===== Record extracts

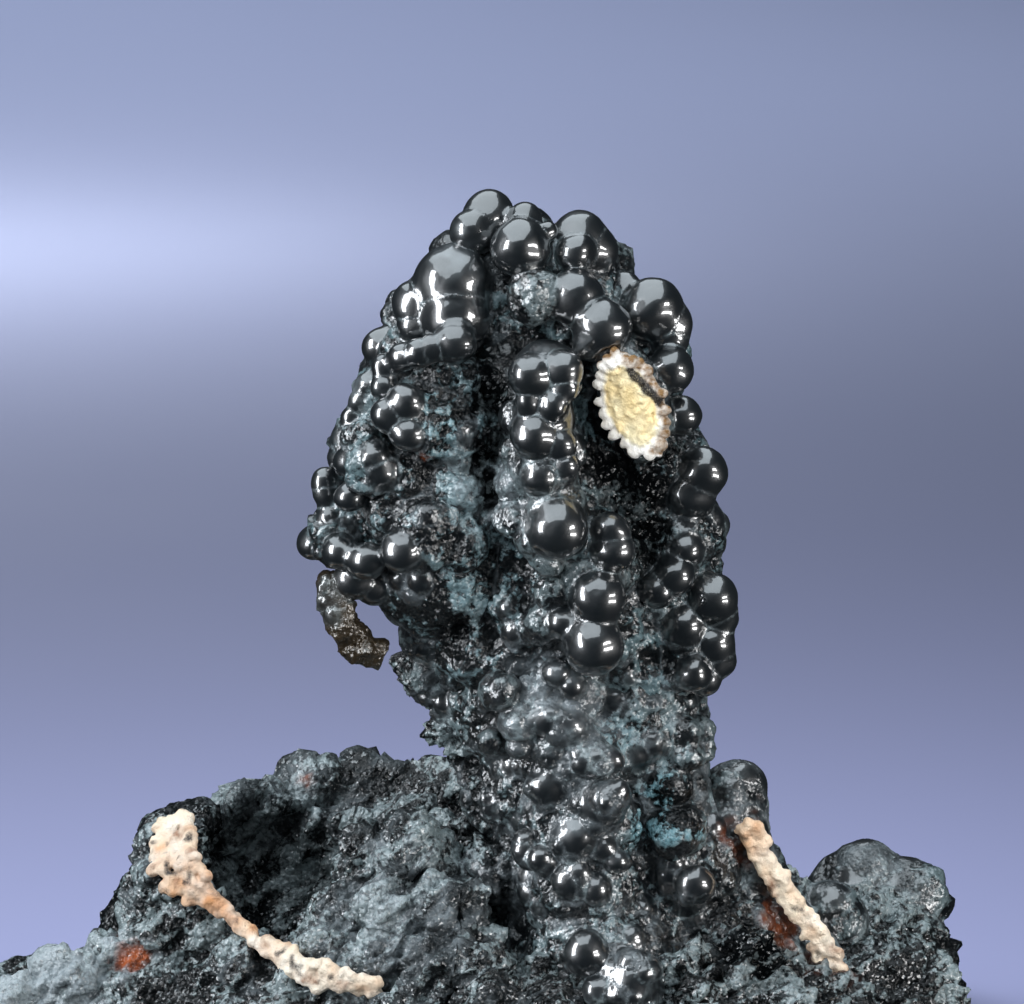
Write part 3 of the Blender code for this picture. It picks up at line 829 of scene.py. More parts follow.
# How often the skin is drawn to the smooth surface, whose distance is exact only close by.
SETTLING_ROUNDS = 3
# Middle of the ridges' noise, and the shade painted there.
MID_RIDGE = 0.65
MID_SHADE = 0.52
# Widths of the crust's patterns, mm.
WOBBLE = 3.4
SWELL = 6.5
CRUMB = 3.2
FINE_CRUMB = 1.3
BIG_GRAIN = 1.5
SMALL_GRAIN = 0.75


@dataclass
class Growth:
    """The smooth surface that a set of lumps grows together into.

    Attributes:
        middles: The lumps' middles in mm.
        radii: Their radii in mm.
        looks: What their skins give, one row per lump in the order of LOOK_FIELDS.
        fillet: Width of the fillet between two lumps, in mm.
    """

    middles: Array
    radii: Array
    looks: Array
    fillet: float

    def at(self, points: Array) -> tuple[Array, Array, Array, Array]:
        """Measures the surface from some points.

        Args:
            points: Places in mm.

        Returns:
            Height above the surface, the way out, the blended looks, and how deep in a crease each point is.
        """
        height = np.empty(len(points))
        outward = np.empty((len(points), 3))
        looks = np.empty((len(points), self.looks.shape[1]))
        crease = np.empty(len(points))
        _, cell = np.unique(np.floor(points / CELL).astype(np.int64), axis=0, return_inverse=True)
        order = np.argsort(cell.ravel(), kind="stable")
        for group in np.split(order, np.flatnonzero(np.diff(cell.ravel()[order])) + 1):
            here = points[group]
            centre = (here.min(axis=0) + here.max(axis=0)) / 2.0
            reach = float(np.linalg.norm(here.max(axis=0) - centre))
            clear = np.linalg.norm(self.middles - centre, axis=1) - self.radii
            near = clear < clear.min() + 2.0 * reach + BLENDS_FELT * max(self.fillet, SOFT_BLEND)
            rel = here[:, None, :] - self.middles[near][None]
            away = np.maximum(np.sqrt(np.einsum("mnd,mnd->mn", rel, rel)), 1e-6)
            gap = away - self.radii[near]
            least = gap.min(axis=1, keepdims=True)
            pull = np.exp(-(gap - least) / self.fillet)
            total = pull.sum(axis=1, keepdims=True)
            height[group] = least[:, 0] - self.fillet * np.log(total[:, 0])
            outward[group] = np.einsum("mn,mnd->md", pull / total / away, rel)
            soft = np.exp(-(gap - least) / SOFT_BLEND)
            soft /= soft.sum(axis=1, keepdims=True)
            looks[group] = soft @ self.looks[near]
            crease[group] = 1.0 - soft.max(axis=1)
        return height, outward, looks, crease


@dataclass
class Crust:
    """A cluster of lumps as one closed skin.

    Attributes:
        name: The piece's name.
        groups: Tables of lumps with their skins.
        voxel: Width of the skin's squares in mm.
        fillet: Width of the fillet between lumps in mm.
        seed: Picks the relief.
        streak: The way the crumbs are drawn out; its length is the share taken off along it.
        cuts: Planes where a neighbouring piece takes over, each as a point in mm and the side left out.
    """

    name: str
    groups: Sequence[tuple[Sequence[Row], Skin]]
    voxel: float
    fillet: float = 0.2
    seed: int = 1
    streak: Place = (0.0, 0.0, 0.0)
    cuts: Sequence[tuple[Place, Place]] = ()

    def growth(self) -> Growth:
        """Gathers the lumps into one smooth surface.

        Returns:
            The surface.
        """
        middles, radii, looks = [], [], []
        for rows, skin in self.groups:
            look = SKINS[skin]
            for x, seen, y, radius in rows:
                middles.append(tuple(stand(x, seen, y)))
                radii.append(radius)
                looks.append([getattr(look, key) for key in LOOK_FIELDS])
        return Growth(np.array(middles), np.array(radii), np.array(looks), self.fillet)

    def rough_out(self, growth: Growth) -> Thing:
        """Makes the skin from one ball per lump.

        Args:
            growth: The lumps.

        Returns:
            The new object, its surface within a voxel of the growth's.
        """
        thing = link(self.name, ball_heap(self.name, growth.middles, growth.radii))
        grow_together(thing, self.voxel)
        return thing

    def carve(self, points: Array, height: Array, outward: Array) -> tuple[Array, Array]:
        """Lets a kind of crust take something out of its surface. A plain one takes nothing."""
        return height, outward

    def drawn_out(self, points: Array) -> Array:
        """Squeezes places along the streak, so that patterns read there come out as long ridges."""
        along = np.array(self.streak)
        return points - (points @ along)[:, None] * along[None]

    def relief(self, points: Array, looks: dict[str, Array], crease: Array) -> Array:
        """Height of the grown relief.

        Args:
            points: Places in mm.
            looks: Blended looks by name.
            crease: How deep in a crease each point is.

        Returns:
            Height in mm.
        """
        open_skin = 1.0 - np.clip(crease * 1.6, 0.0, 0.85)
        wave = waves(points, WOBBLE, self.seed) + 0.35 * waves(points, 1.5, self.seed + 1)
        drawn = self.drawn_out(points)
        big, small = grains(drawn, BIG_GRAIN, self.seed + 2), grains(drawn, SMALL_GRAIN, self.seed + 3)
        crumbs = rubble(drawn, CRUMB, self.seed + 4, octaves=4)
        swell = waves(drawn, SWELL, self.seed + 9)
        # The last number of a term brings its mean near zero, so that a lump keeps its size.
        return (
            looks["wobble"] * wave * open_skin
            + looks["domes"] * (0.9 * big + 0.6 * small - 0.75)
            + looks["crumble"] * (2.2 * crumbs + 0.5 * swell - 1.1)
        )

    def build(self) -> Thing:
        """Grows the skin and paints what the material reads.

        Returns:
            The finished piece, without its material.
        """
        growth = self.growth()
        thing = self.rough_out(growth)
        for spot, way in self.cuts:
            slice_off(thing, Vector(spot), Vector(way))
        mesh = thing.data
        points = places(mesh)
        for _ in range(SETTLING_ROUNDS):
            height, outward, _, _ = growth.at(points)
            height, outward = self.carve(points, height, outward)
            steep = np.maximum(np.einsum("md,md->m", outward, outward), 0.3)
            step = np.clip(height / steep, -2.0 * self.voxel, 2.0 * self.voxel)
            points = points - outward * step[:, None]
        height, outward, blended, crease = growth.at(points)
        height, outward = self.carve(points, height, outward)
        looks = dict(zip(LOOK_FIELDS, blended.T))
        length = np.maximum(np.linalg.norm(outward, axis=1), 1e-6)[:, None]
        points = points + outward / length * self.relief(points, looks, crease)[:, None]
        move_to(mesh, points)
        self.finish_shape(thing)
        self.paint_skin(mesh, growth)
        smooth_shaded(mesh)
        return thing

    def finish_shape(self, thing: Thing) -> None:
        """Lets a kind of crust cut its finished mesh. A plain one is left whole."""

    def paint_skin(self, mesh: Mesh, growth: Growth) -> None:
        """Paints gloss, tint and stains on the finished mesh.

        Args:
            mesh: The piece's mesh.
            growth: Its lumps.
        """
        points = places(mesh)
        _, _, blended, crease = growth.at(points)
        looks = dict(zip(LOOK_FIELDS, blended.T))
        up = facings(mesh)[:, 2]
        patchy = waves(points, 2.2, self.seed + 20) * 0.5 + waves(points, 0.8, self.seed + 21) * 0.3
        dusty = stain_at(points, DUST_STAINS, self.seed + 22)
        # Black crust and painted shade: the soot stains darken cracks and recesses, and clear dust and tint
        # there.
        soot = stain_at(points, SOOT_AND_SHADE_STAINS, self.seed + 28)
        dust = np.clip(crease * 1.5 - 0.45, 0.0, 1.0) * (0.5 + 0.8 * patchy)
        dust = np.maximum(dust, dusty * np.clip(1.1 - looks["gloss"] + patchy * 0.6 + 0.3 * up, 0.0, 1.0))
        dust = dust * (1.0 - soot)
        gloss = looks["gloss"] * (1.0 - np.clip(crease * 2.4 - 0.8, 0.0, 0.7))
        gloss = gloss * (1.0 - 0.5 * np.clip(dusty + patchy * 0.8 - 0.55, 0.0, 1.0))
        dull = np.clip(4.0 * (1.0 - looks["gloss"]), 0.0, 1.0)
        druse = stain_at(points, TEAL_STAINS, self.seed + 24) * dull
        teal = np.maximum(looks["teal"] * (0.75 + 0.4 * patchy), druse)
        gloss = gloss * (1.0 - 0.85 * druse)
        gloss = gloss * np.clip(1.0 - 2.0 * soot * (1.0 - looks["gloss"]), 0.0, 1.0)
        # Painted shade: the same crumbs that raise the relief are painted paler on their ridges and darker in
        # their hollows and creases, and painted light lifts the teal druse.
        drawn = self.drawn_out(points)
        ridges = rubble(drawn, CRUMB, self.seed + 4, octaves=4) + 0.5 * waves(drawn, 5.0, self.seed + 30)
        ridges += 0.7 * rubble(drawn, FINE_CRUMB, self.seed + 31)
        paint(
            mesh,
            gloss=gloss,
            dust=dust,
            teal=teal * (1.0 - soot),
            soot=soot * (1.0 - 0.35 * looks["gloss"]),
            grit=looks["crumble"] / SKINS[Skin.CRUMBLY].crumble,
            shade=MID_SHADE + 1.3 * (ridges - MID_RIDGE) - 0.4 * crease + 0.35 * druse,
            rust=stain_at(points, RUST_STAINS, self.seed + 26),
            bronze=looks["bronze"],
        )


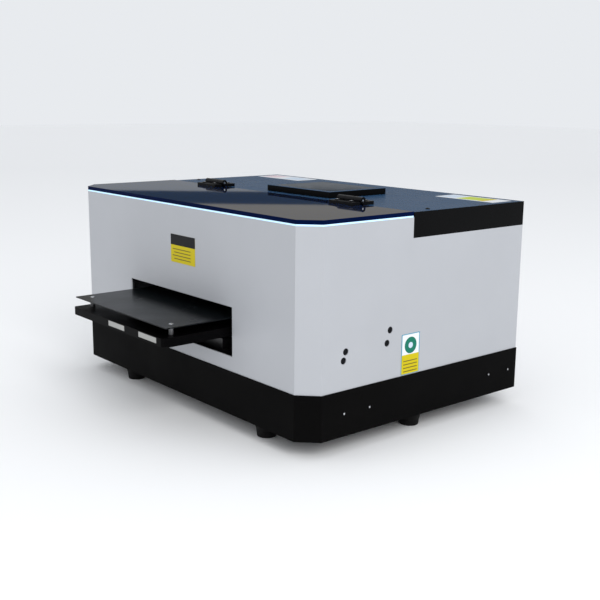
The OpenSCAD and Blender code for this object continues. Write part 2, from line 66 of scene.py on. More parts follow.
def _noise(tree, coords, scale, detail, y):
    node = _node(tree, "ShaderNodeTexNoise", -700, y)
    node.inputs["Scale"].default_value = scale
    node.inputs["Detail"].default_value = detail
    node.inputs["Roughness"].default_value = 0.55
    tree.links.new(coords, node.inputs["Vector"])
    return node.outputs["Fac"]


def _ramp(tree, fac, low, high, x, y):
    node = _node(tree, "ShaderNodeMapRange", x, y)
    node.inputs["From Min"].default_value, node.inputs["From Max"].default_value = NOISE_RANGE
    node.inputs["To Min"].default_value = low
    node.inputs["To Max"].default_value = high
    tree.links.new(fac, node.inputs["Value"])
    return node.outputs["Result"]


def _upward(tree, y):
    """The Z of the surface's normal: 1 on faces that look up."""
    geometry = _node(tree, "ShaderNodeNewGeometry", -1100, y)
    split = _node(tree, "ShaderNodeSeparateXYZ", -900, y)
    tree.links.new(geometry.outputs["Normal"], split.inputs[0])
    return split.outputs["Z"]


def _mix(tree, fac, a, b, x, y):
    """Mixes two colours, or a socket and a colour, by a factor socket."""
    node = _node(tree, "ShaderNodeMix", x, y)
    node.data_type = "RGBA"
    for value, socket in ((a, node.inputs[6]), (b, node.inputs[7])):
        if isinstance(value, bpy.types.NodeSocket):
            tree.links.new(value, socket)
        else:
            socket.default_value = (*value, 1.0)
    tree.links.new(fac, node.inputs[0])
    return node.outputs[2]


def material(name, color, rough, metallic=0.0, tint=0.05, tint_scale=9.0, smudge=0.06, smudge_scale=22.0,
             grain=0.12, grain_scale=900.0, depth=0.0001, dust=0.0, painted_reflection_top=None, **sockets):
    """A surface with colour drift, uneven gloss and a fine relief, all from noise in object space.

    The colour given for faces that look up is a painted reflection, laid on as their base colour, and
    sockets are set on the shader itself.
    """
    mat = bpy.data.materials.new(name)
    mat.use_nodes = True
    tree = mat.node_tree
    shader = tree.nodes["Principled BSDF"]
    coords = _node(tree, "ShaderNodeTexCoord", -1100, 0).outputs["Object"]
    dark = tuple(c * (1 - tint) for c in color)
    light = tuple(min(1, c * (1 + tint) + tint * 0.004) for c in color)
    drift = _ramp(tree, _noise(tree, coords, tint_scale, 3.0, 300), 0, 1, -500, 300)
    base = _mix(tree, drift, dark, light, -300, 300)
    if dust:
        up = _ramp(tree, _upward(tree, 600), 0, dust, -700, 600)
        speck = _ramp(tree, _noise(tree, coords, 160.0, 6.0, 760), 0, 1, -500, 760)
        both = _node(tree, "ShaderNodeMath", -400, 600)
        both.operation = "MULTIPLY"
        tree.links.new(up, both.inputs[0])
        tree.links.new(speck, both.inputs[1])
        base = _mix(tree, both.outputs[0], base, DUST, -150, 500)
    # Painted reflection: faces that look up take the given colour as their base colour, in place of
    # reflected sky.
    if painted_reflection_top:
        base = _mix(tree, _ramp(tree, _upward(tree, 900), 0, 1, -700, 900), base, painted_reflection_top, -100, 700)
    tree.links.new(base, shader.inputs["Base Color"])
    gloss = _ramp(tree, _noise(tree, coords, smudge_scale, 5.0, 0),
                  max(0.02, rough - smudge), min(1, rough + smudge), -500, 0)
    tree.links.new(gloss, shader.inputs["Roughness"])
    if grain:
        bump = _node(tree, "ShaderNodeBump", -300, -300)
        bump.inputs["Strength"].default_value = grain
        bump.inputs["Distance"].default_value = depth
        tree.links.new(_noise(tree, coords, grain_scale, 2.0, -300), bump.inputs["Height"])
        tree.links.new(bump.outputs[0], shader.inputs["Normal"])
    shader.inputs["Metallic"].default_value = metallic
    for key, value in sockets.items():
        shader.inputs[key.replace("_", " ")].default_value = value
    return mat


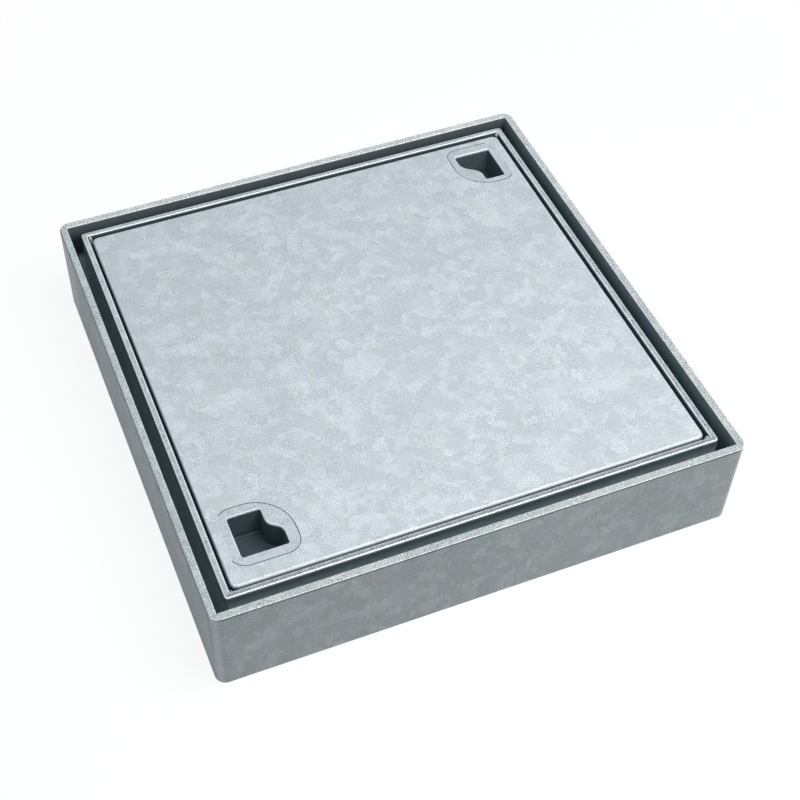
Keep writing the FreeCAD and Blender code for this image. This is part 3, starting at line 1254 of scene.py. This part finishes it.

==========

== Job ==
Write out exactly the lines from the one with "The OpenSCAD and" through the one with "return node.outputs[2]", including both, and no others.

== Complete answer ==
The OpenSCAD and Blender code for this object continues. Write part 2, from line 66 of scene.py on. More parts follow.
def _noise(tree, coords, scale, detail, y):
    node = _node(tree, "ShaderNodeTexNoise", -700, y)
    node.inputs["Scale"].default_value = scale
    node.inputs["Detail"].default_value = detail
    node.inputs["Roughness"].default_value = 0.55
    tree.links.new(coords, node.inputs["Vector"])
    return node.outputs["Fac"]


def _ramp(tree, fac, low, high, x, y):
    node = _node(tree, "ShaderNodeMapRange", x, y)
    node.inputs["From Min"].default_value, node.inputs["From Max"].default_value = NOISE_RANGE
    node.inputs["To Min"].default_value = low
    node.inputs["To Max"].default_value = high
    tree.links.new(fac, node.inputs["Value"])
    return node.outputs["Result"]


def _upward(tree, y):
    """The Z of the surface's normal: 1 on faces that look up."""
    geometry = _node(tree, "ShaderNodeNewGeometry", -1100, y)
    split = _node(tree, "ShaderNodeSeparateXYZ", -900, y)
    tree.links.new(geometry.outputs["Normal"], split.inputs[0])
    return split.outputs["Z"]


def _mix(tree, fac, a, b, x, y):
    """Mixes two colours, or a socket and a colour, by a factor socket."""
    node = _node(tree, "ShaderNodeMix", x, y)
    node.data_type = "RGBA"
    for value, socket in ((a, node.inputs[6]), (b, node.inputs[7])):
        if isinstance(value, bpy.types.NodeSocket):
            tree.links.new(value, socket)
        else:
            socket.default_value = (*value, 1.0)
    tree.links.new(fac, node.inputs[0])
    return node.outputs[2]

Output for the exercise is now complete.